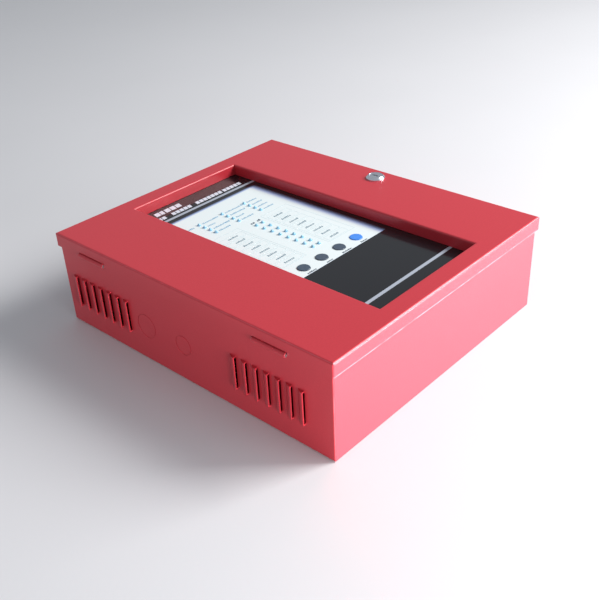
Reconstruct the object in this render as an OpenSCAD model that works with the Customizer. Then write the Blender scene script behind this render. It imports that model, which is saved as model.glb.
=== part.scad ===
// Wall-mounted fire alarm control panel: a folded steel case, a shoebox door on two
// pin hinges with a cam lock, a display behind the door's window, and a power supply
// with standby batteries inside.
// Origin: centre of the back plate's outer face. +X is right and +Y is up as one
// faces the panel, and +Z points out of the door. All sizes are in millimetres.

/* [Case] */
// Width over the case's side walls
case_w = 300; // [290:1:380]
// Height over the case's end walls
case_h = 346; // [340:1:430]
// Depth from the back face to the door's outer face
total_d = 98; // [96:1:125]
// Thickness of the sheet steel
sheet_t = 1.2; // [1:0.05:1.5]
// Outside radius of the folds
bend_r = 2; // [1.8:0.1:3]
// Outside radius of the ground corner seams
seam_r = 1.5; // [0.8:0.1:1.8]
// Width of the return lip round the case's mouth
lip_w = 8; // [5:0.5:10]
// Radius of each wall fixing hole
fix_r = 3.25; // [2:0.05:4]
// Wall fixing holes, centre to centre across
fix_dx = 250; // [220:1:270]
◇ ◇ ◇
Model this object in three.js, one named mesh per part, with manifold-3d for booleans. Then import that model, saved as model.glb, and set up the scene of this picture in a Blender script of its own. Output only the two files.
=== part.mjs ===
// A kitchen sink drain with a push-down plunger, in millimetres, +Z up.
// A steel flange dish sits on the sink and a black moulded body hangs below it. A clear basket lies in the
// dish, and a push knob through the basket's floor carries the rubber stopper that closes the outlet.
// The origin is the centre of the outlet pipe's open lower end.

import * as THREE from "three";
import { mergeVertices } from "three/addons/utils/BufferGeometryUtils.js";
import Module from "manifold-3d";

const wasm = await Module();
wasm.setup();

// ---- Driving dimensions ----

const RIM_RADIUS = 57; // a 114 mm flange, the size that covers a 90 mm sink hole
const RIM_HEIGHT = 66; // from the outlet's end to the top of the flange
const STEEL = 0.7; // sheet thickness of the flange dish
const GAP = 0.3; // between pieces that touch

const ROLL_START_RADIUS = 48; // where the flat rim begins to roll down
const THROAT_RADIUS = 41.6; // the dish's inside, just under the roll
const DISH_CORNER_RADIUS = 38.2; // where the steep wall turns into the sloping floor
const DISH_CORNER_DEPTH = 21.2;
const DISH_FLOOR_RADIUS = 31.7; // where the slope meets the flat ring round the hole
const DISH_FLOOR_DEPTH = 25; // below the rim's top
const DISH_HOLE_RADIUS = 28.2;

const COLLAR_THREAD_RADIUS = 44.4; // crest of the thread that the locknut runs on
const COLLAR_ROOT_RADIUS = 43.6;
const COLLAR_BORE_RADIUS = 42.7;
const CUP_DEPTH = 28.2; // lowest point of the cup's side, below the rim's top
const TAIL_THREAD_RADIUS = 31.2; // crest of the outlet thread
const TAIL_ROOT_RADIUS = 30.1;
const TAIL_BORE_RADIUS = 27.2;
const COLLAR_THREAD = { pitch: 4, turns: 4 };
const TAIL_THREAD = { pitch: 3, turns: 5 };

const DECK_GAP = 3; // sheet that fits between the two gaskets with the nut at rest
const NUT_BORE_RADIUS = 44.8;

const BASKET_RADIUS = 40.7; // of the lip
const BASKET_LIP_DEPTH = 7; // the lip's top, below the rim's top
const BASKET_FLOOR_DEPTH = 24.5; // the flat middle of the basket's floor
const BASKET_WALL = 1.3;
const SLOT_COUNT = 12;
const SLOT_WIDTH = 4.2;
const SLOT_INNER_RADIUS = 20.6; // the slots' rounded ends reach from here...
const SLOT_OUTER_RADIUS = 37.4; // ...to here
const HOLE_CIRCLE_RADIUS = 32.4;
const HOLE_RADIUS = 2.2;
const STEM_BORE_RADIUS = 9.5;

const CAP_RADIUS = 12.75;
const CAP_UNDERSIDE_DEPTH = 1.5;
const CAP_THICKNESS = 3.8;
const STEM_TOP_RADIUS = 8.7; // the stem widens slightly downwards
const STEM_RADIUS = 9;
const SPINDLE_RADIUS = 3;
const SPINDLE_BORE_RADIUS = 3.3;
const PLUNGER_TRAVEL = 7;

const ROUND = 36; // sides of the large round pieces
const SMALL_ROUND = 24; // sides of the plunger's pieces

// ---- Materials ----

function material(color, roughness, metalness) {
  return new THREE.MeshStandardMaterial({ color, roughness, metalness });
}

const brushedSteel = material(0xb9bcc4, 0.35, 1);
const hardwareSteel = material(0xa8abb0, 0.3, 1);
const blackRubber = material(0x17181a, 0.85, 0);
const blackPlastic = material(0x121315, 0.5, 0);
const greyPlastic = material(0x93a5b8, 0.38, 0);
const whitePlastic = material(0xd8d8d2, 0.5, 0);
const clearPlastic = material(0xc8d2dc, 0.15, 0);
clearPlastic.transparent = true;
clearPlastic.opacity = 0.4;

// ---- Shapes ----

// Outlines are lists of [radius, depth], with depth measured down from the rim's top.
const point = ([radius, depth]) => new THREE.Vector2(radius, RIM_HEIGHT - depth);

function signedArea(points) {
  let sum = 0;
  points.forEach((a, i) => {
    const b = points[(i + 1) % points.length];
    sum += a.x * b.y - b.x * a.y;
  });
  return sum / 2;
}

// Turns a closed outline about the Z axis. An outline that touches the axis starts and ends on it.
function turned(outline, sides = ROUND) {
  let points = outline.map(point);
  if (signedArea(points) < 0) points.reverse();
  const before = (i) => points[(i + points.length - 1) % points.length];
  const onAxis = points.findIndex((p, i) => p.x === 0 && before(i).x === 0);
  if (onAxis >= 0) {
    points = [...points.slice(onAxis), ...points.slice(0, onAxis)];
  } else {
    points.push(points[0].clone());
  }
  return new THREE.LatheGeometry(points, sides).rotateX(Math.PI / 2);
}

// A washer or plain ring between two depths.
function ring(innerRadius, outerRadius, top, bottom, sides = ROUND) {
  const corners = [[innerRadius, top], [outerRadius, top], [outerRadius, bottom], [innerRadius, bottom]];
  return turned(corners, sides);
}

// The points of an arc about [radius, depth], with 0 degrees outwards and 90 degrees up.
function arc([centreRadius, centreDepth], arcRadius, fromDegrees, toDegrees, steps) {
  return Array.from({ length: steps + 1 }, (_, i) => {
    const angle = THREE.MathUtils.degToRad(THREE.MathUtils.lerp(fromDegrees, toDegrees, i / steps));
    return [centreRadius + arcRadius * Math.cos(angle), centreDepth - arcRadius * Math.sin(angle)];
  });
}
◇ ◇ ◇
**What the exercise asks**
Copy in full each line that holds the word "manifold".

**Written response**
Model this object in three.js, one named mesh per part, with manifold-3d for booleans. Then import that model, saved as model.glb, and set up the scene of this picture in a Blender script of its own. Output only the two files.
import Module from "manifold-3d";